The planet faces enormous sustainability challenges—ecologically, economically, politically and culturally. With these pressures it becomes increasing urgent that cities respond actively and in an evidence-based and principled way.
In the aftermath of Habitat III and the formulation of the New Urban Agenda, there is much to be done. The United Nations has recommended possible principled pathways for cities to consider. There are the 17 universal Sustainable Development Goals recommended by the United Nations General Assembly. This includes Goal 11 relating to sustainable cities and human settlements: ‘Make cities and human settlements inclusive, safe, resilient and sustainable’. This goal has ten targets, including the following:
- By 2030, ensure access for all to adequate, safe and affordable housing and basic services and upgrade slums.

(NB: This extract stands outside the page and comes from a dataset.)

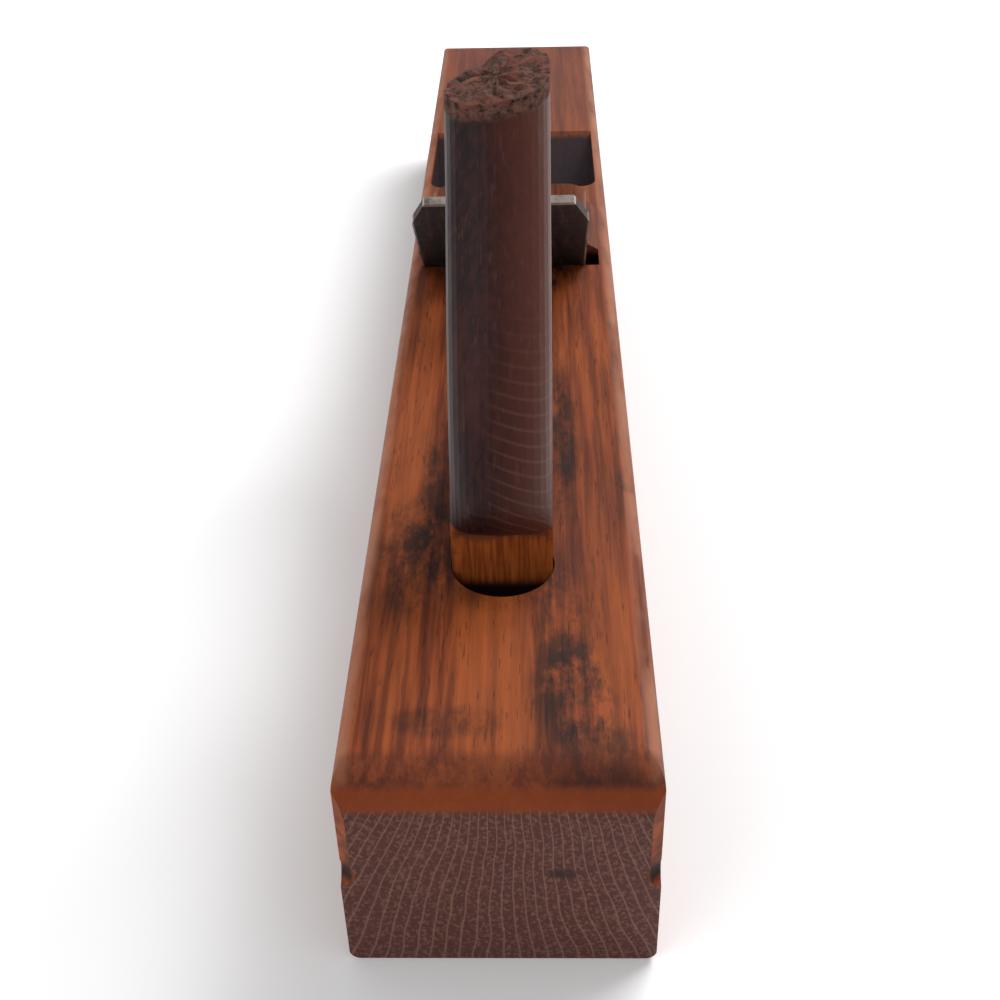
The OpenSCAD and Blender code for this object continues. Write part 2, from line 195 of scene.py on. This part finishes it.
def stock_wood(g, fibre, band):
    body = g.mix(g.ramp(fibre, 0.35, 0.68), BEECH_DARK, BEECH)
    body = g.tint(body, BEECH_ORANGE, 0.6, g.ramp(band, 0.35, 0.7))
    blotch = g.noise((22, 12, 22), rough=0.6)
    body = g.tint(body, BEECH_SHADE, 0.55, g.ramp(blotch, 0.5, 0.75))
    # Short dark flecks along the grain, and a duller far half
    fleck = g.noise((1500, 130, 1500), 2.0, 0.4)
    body = g.tint(body, BEECH_FLECK, 0.5, g.ramp(fleck, 0.62, 0.72))
    return g.tint(body, BEECH_FAR, 0.6, g.ramp(g.y, -0.05, 0.25))


def stock_stains_and_shadow(g, body):
    ragged = g.ramp(g.noise((130, 60, 130), 5.0, 0.7), 0.36, 0.62)
    for spot, reach, dark in STAINS_AND_SHADOW:
        body = g.tint(body, GRIME_AND_SHADE, dark, g.near(spot, reach), ragged)
    return body


def stock_wear(g, body, side):
    """side is the distance from the stock's middle plane."""
    # The long arrises are worn pale in patches, and carry a painted highlight
    arris = g.times(g.ramp(side, HALF-0.0052, HALF-0.0018), g.ramp(g.z, TOP-0.006, TOP-0.001))
    chafed = g.ramp(g.noise((60, 25, 60), rough=0.6), 0.32, 0.6)
    body = g.tint(body, BEECH_WORN_HIGHLIGHT, 0.75, arris, chafed)
    # The round-over at the heel is mauve-brown, and orange where it meets the end
    over = g.times(g.ramp(g.y, HEEL+0.013, HEEL+0.009), g.ramp(g.z, TOP-0.016, TOP-0.012))
    body = g.tint(body, HEEL_MAUVE, 0.45, over)
    strip = g.times(g.ramp(g.y, HEEL+0.0045, HEEL+0.0025), g.ramp(g.z, TOP-0.0155, TOP-0.0125))
    body = g.tint(body, HEEL_ORANGE, 0.75, strip)
    # The gouge cuts in which the upright chamfers end are painted dark, as painted shade in their
    # notches
    corner = g.times(g.ramp(side, HALF-0.0034, HALF-0.0024), g.ramp(g.y, HEEL+0.0045, HEEL+0.0030))
    return g.tint(body, GRIME_AND_SHADE, 0.9, corner, g.ramp(g.z, 0.0385, 0.0345), g.ramp(g.z, 0.0300, 0.0320))


# End grain of the heel and the toe: pale lines that fan out below a point above the end
END_DARK = rgb(0.078, 0.026, 0.020)
END_MIDDLE = rgb(0.159, 0.0705, 0.0525)
END_PALE = rgb(0.24, 0.115, 0.085)
END_MARK = rgb(0.02, 0.012, 0.012)
FAN_X, FAN_Z = 0.004, 0.125
FAN_RADIUS = 0.085
FAN_WANDER = 0.007
FAN_PITCH = 0.0027
# Small dark marks on the heel: place, reach along x, y and z, and darkness
MARKS = [
    ((0.0159, HEEL, 0.0346), (0.005, 0.006, 0.0025), 0.7),
    ((-0.0340, HEEL, 0.0640), (0.005, 0.006, 0.0018), 0.95),
    ((-0.0193, HEEL, 0.0640), (0.0015, 0.008, 0.0012), 0.9),
]


def end_grain(g):
    angle = g.math("ARCTAN2", g.minus(g.x, FAN_X), g.minus(FAN_Z, g.z))
    wander = g.times(g.noise((24, 10, 24), 2.0), FAN_WANDER)
    across = g.plus(g.times(angle, FAN_RADIUS), wander)
    line = g.ramp(g.math("SINE", g.times(across, 2*math.pi/FAN_PITCH)), 0.80, 1.0)
    body = g.mix(g.ramp(g.noise((900, 60, 900), 3.0), 0.45, 0.7), END_DARK, END_MIDDLE)
    body = g.tint(body, END_PALE, 0.55, line)
    for spot, reach, dark in MARKS:
        body = g.tint(body, END_MARK, dark, g.near(spot, reach))
    return body


def at_ends(g):
    """1 where the surface lies at the heel or the toe and faces along y."""
    normal = g.add("ShaderNodeNewGeometry").outputs["Normal"]
    along = g.add("ShaderNodeSeparateXYZ", Vector=normal).outputs[1]
    facing = g.ramp(g.math("ABSOLUTE", along), 0.93, 0.985)
    return g.times(facing, g.ramp(g.math("ABSOLUTE", g.y), -HEEL-0.0016, -HEEL-0.0006))


def in_throat(g, side):
    """1 on the breast and the bed, below the stock's top, where painted shade darkens the throat."""
    length = g.times(g.ramp(g.y, -0.02, 0.0), g.ramp(g.y, 0.150, 0.148))
    return g.times(length, g.ramp(g.z, TOP-0.0008, TOP-0.003), g.ramp(side, 0.0385, 0.0375))


def stock_material():
    g = Graph("stock_beech")
    side = g.math("ABSOLUTE", g.x)
    fibre = g.noise((420, 16, 420), 6.0, 0.6, 0.2)
    band = g.noise((70, 3.0, 70), 3.0, 0.5, 0.3)
    body = stock_stains_and_shadow(g, stock_wood(g, fibre, band))
    body = g.mix(at_ends(g), stock_wear(g, body, side), end_grain(g))
    # Painted shade: the throat's breast and bed are darkened nearly to black
    body = g.tint(body, THROAT_SHADE, 0.9, in_throat(g, side))
    rough = g.add("ShaderNodeMapRange", Value=g.noise((90, 30, 90)))
    rough.inputs["To Min"].default_value, rough.inputs["To Max"].default_value = STOCK_ROUGHNESS
    bump = g.plus(fibre, g.times(band, 0.5))
    return g.finish(body, rough.outputs[0], bump, depth=0.00025, shine=0.16)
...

- By 2030, enhance inclusive and sustainable urbanization and capacity for participatory, integrated and sustainable human settlement planning and management in all countries
Quite rightly, the New Urban Agenda and the Sustainable Development Goals leave different municipalities to develop city-level responses, but there are still major issues to resolve:
- Both the NUA and the SDGs have very general and aspirational goals and an uneven mixture of specific, diffuse, challenging and difficult-to-measure targets (hence Objective 2 of the Collaboratory);
- There is no translation process for working between the NUA and the SDGs (hence Objective 4);
- Both processes for deciding upon the goals and the terms of the New Urban Agenda were member-state led, and while cities were asked to respond in a broad consultation process, it remained a largely top-down process (hence Objective 5);
- Both largely left out cultural questions, except in the area of gender and training (hence Objective 6 and the use of the Circles approach);
- Both leave it open about what cities should do. Because cities are complex geopolitical zones, they have to do everything. They in effect need to be able to respond to all the goals and most of the targets. Certainly Goal 11 is the only goal to explicitly focus on cities, but because cities are the dominant loci of the life of people on this planet, it is incumbent on them to respond to most of the terms of sustainable development (hence Objectives 1–7).
All of this means that, for cities, acting upon and reporting on targets is an incredibly complex process. They need to consult and act together, learning from each other’s strengths and weaknesses, positive outcomes and failures.